[WHAT NEEDS TO BE DONE]: Every line that contains the word "shown" should be copied.

[EXCERPTED RECORDS]:
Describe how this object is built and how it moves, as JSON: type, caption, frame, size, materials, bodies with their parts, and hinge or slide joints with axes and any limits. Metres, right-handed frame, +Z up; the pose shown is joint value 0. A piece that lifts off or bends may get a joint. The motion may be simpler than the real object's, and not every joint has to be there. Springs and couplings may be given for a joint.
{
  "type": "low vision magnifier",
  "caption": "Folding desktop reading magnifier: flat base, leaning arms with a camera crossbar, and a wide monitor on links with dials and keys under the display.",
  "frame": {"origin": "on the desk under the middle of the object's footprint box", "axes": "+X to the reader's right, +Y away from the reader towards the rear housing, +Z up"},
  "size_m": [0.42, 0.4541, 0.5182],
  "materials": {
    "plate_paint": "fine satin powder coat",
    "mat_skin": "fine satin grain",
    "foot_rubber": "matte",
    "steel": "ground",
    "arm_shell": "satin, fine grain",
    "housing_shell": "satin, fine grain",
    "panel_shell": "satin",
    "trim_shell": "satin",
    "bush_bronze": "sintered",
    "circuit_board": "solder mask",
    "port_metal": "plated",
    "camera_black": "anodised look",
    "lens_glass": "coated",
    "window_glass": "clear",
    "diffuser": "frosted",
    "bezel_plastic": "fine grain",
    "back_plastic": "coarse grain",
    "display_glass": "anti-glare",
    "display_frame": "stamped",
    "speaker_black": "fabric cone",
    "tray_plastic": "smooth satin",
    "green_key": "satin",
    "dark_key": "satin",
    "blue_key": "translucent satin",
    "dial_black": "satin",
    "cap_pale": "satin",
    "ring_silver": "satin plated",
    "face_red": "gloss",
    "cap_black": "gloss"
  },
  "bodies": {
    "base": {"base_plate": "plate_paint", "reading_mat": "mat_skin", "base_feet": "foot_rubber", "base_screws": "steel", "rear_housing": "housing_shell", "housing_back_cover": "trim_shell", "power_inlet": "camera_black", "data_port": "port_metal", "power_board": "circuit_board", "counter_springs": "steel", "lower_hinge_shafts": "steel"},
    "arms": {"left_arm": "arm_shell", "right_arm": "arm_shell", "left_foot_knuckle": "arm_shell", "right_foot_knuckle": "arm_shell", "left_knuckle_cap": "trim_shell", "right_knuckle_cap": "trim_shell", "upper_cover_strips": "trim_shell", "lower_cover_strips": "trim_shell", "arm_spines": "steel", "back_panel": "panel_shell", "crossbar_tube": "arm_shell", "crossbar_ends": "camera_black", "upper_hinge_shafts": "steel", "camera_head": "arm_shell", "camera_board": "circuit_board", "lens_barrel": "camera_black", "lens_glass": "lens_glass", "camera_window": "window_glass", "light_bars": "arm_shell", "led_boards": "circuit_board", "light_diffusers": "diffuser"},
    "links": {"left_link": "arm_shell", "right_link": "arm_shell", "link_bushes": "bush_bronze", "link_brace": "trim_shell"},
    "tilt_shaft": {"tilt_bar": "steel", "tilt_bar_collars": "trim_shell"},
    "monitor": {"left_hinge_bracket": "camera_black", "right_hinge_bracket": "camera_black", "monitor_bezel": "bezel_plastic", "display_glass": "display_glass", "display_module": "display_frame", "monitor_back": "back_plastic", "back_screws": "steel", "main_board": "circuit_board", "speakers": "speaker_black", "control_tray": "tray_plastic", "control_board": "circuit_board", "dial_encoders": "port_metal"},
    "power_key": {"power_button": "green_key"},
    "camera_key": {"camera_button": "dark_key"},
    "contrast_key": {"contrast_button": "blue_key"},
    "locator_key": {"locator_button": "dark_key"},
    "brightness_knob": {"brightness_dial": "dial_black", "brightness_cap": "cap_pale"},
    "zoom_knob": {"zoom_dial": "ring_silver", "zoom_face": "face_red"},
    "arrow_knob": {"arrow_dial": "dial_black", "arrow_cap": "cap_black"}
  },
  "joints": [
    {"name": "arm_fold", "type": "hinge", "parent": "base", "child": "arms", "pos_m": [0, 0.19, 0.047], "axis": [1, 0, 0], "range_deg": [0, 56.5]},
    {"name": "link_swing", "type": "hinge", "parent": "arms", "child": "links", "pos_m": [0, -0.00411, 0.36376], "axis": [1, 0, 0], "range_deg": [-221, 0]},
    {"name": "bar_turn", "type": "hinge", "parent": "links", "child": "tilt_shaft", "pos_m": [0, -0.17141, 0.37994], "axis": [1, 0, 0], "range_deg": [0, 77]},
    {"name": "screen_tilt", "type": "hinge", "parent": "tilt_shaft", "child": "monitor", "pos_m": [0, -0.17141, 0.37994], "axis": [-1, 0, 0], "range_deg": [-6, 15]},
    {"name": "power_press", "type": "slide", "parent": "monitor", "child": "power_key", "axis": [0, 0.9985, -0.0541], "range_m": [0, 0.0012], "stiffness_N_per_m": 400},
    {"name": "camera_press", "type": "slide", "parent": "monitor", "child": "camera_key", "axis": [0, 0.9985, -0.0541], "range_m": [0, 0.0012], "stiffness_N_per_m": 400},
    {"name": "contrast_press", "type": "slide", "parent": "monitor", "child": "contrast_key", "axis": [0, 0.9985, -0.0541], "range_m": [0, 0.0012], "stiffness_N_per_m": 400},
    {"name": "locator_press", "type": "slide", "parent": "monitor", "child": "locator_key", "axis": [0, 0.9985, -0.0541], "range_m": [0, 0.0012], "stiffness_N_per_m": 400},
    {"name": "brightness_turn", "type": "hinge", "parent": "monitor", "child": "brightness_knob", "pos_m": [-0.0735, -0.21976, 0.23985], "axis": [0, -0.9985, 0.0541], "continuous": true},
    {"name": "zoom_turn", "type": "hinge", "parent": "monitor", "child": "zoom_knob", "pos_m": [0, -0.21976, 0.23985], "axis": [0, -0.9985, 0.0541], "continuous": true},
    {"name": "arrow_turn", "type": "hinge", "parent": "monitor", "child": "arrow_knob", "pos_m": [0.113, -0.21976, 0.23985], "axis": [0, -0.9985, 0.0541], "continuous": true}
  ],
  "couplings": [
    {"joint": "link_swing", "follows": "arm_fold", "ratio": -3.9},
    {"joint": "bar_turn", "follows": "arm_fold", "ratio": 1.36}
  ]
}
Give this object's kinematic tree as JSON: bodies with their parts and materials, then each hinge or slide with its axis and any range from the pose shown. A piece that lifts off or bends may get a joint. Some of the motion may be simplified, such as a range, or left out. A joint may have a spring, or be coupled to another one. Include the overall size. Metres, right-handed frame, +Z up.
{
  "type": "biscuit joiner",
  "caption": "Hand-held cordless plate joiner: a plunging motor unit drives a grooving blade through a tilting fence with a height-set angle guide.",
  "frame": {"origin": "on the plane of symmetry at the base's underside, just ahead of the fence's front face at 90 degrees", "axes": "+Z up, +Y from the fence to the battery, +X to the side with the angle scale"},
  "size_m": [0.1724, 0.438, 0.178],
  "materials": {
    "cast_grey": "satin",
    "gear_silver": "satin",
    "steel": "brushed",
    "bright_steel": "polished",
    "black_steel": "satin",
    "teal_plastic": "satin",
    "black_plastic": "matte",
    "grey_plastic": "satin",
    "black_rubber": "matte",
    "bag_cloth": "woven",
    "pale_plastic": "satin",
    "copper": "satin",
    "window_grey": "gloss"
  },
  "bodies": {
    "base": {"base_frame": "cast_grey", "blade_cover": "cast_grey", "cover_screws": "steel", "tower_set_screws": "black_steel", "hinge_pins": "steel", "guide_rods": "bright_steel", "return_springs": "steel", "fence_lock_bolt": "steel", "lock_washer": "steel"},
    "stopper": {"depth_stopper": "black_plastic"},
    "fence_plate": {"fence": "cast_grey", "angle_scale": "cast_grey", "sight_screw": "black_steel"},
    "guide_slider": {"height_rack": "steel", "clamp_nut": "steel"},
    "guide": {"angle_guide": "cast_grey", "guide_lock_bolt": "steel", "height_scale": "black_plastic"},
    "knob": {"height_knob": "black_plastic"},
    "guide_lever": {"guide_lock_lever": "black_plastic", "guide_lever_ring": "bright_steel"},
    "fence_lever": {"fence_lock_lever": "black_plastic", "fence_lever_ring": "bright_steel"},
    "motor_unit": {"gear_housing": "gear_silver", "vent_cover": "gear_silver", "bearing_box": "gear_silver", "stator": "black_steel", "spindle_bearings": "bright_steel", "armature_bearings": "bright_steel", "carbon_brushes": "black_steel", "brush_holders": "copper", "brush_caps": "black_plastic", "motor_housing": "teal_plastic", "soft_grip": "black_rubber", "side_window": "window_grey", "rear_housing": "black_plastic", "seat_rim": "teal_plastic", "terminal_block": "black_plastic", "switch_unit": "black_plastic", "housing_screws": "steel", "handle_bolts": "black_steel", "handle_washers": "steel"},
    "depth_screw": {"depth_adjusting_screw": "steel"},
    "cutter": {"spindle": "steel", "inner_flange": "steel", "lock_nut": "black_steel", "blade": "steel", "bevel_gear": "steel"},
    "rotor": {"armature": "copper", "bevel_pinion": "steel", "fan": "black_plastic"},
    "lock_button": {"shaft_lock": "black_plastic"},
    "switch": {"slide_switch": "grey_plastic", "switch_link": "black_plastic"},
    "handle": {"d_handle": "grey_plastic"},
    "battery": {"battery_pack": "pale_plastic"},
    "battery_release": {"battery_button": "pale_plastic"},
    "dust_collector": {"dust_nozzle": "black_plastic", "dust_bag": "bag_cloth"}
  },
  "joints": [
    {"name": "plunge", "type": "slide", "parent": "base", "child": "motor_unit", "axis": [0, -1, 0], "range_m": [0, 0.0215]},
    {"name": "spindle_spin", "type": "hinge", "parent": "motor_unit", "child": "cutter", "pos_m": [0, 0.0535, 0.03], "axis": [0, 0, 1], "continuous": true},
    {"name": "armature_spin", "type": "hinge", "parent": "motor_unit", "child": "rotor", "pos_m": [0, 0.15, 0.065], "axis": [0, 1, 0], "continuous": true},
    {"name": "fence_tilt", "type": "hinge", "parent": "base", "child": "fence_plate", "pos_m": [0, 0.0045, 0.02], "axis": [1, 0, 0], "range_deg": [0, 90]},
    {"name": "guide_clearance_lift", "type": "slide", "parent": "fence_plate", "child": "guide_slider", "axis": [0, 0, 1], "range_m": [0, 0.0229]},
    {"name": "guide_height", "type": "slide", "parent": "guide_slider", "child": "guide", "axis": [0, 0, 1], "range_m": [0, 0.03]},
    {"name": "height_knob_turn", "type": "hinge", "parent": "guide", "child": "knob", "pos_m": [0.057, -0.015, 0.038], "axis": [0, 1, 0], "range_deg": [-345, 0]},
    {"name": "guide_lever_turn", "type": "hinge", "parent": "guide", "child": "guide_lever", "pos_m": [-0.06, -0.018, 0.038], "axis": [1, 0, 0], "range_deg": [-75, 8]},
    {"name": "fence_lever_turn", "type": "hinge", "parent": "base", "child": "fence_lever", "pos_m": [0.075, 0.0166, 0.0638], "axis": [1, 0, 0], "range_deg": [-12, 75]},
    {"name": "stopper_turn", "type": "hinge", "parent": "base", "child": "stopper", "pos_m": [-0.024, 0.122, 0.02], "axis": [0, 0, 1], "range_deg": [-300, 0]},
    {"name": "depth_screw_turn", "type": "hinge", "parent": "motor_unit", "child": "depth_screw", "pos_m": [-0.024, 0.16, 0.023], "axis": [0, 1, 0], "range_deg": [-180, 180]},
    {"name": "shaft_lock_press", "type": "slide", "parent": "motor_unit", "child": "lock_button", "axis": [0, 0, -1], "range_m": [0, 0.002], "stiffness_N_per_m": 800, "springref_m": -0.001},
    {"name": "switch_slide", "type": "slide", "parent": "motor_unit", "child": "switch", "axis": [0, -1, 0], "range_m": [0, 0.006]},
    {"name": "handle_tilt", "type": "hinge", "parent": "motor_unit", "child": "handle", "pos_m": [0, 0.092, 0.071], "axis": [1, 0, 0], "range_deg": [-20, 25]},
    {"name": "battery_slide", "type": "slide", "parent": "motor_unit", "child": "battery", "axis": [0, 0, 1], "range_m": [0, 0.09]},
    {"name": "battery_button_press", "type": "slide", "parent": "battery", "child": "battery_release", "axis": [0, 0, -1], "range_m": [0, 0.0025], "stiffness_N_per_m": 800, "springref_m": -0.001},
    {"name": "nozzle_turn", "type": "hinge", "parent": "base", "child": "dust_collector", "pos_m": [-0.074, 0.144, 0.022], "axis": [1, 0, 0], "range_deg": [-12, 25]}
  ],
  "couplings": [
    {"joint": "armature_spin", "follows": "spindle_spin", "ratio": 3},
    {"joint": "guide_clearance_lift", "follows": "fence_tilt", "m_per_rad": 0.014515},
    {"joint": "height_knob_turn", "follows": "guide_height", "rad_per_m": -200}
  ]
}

[CORRECT RESPONSE]:
Describe how this object is built and how it moves, as JSON: type, caption, frame, size, materials, bodies with their parts, and hinge or slide joints with axes and any limits. Metres, right-handed frame, +Z up; the pose shown is joint value 0. A piece that lifts off or bends may get a joint. The motion may be simpler than the real object's, and not every joint has to be there. Springs and couplings may be given for a joint.
Give this object's kinematic tree as JSON: bodies with their parts and materials, then each hinge or slide with its axis and any range from the pose shown. A piece that lifts off or bends may get a joint. Some of the motion may be simplified, such as a range, or left out. A joint may have a spring, or be coupled to another one. Include the overall size. Metres, right-handed frame, +Z up.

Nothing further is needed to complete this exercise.